Output the full listing word for word.

======== Information shown ========

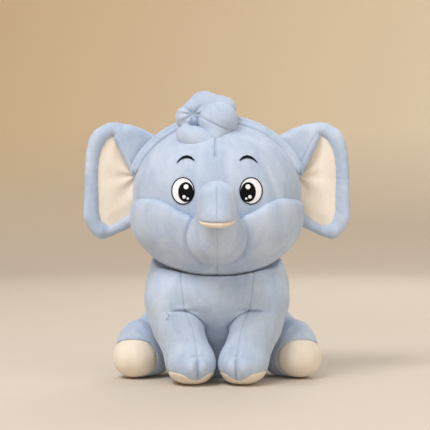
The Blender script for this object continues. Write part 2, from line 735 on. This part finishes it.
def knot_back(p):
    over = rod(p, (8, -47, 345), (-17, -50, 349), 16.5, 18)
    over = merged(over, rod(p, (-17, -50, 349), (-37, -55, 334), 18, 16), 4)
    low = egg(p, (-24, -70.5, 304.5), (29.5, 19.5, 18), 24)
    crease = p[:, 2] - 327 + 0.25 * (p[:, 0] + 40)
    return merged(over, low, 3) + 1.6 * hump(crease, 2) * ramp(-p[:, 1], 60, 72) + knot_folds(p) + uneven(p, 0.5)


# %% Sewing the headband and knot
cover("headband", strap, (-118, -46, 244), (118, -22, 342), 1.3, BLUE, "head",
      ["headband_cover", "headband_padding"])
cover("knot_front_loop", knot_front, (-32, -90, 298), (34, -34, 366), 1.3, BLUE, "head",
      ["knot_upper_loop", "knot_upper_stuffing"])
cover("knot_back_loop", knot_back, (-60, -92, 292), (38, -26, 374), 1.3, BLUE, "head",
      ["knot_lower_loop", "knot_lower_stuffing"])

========

Correct response:
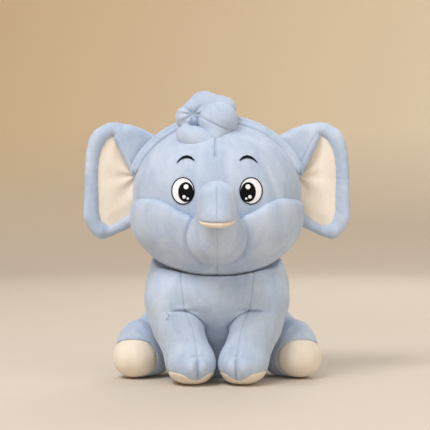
The Blender script for this object continues. Write part 2, from line 735 on. This part finishes it.
def knot_back(p):
    over = rod(p, (8, -47, 345), (-17, -50, 349), 16.5, 18)
    over = merged(over, rod(p, (-17, -50, 349), (-37, -55, 334), 18, 16), 4)
    low = egg(p, (-24, -70.5, 304.5), (29.5, 19.5, 18), 24)
    crease = p[:, 2] - 327 + 0.25 * (p[:, 0] + 40)
    return merged(over, low, 3) + 1.6 * hump(crease, 2) * ramp(-p[:, 1], 60, 72) + knot_folds(p) + uneven(p, 0.5)


# %% Sewing the headband and knot
cover("headband", strap, (-118, -46, 244), (118, -22, 342), 1.3, BLUE, "head",
      ["headband_cover", "headband_padding"])
cover("knot_front_loop", knot_front, (-32, -90, 298), (34, -34, 366), 1.3, BLUE, "head",
      ["knot_upper_loop", "knot_upper_stuffing"])
cover("knot_back_loop", knot_back, (-60, -92, 292), (38, -26, 374), 1.3, BLUE, "head",
      ["knot_lower_loop", "knot_lower_stuffing"])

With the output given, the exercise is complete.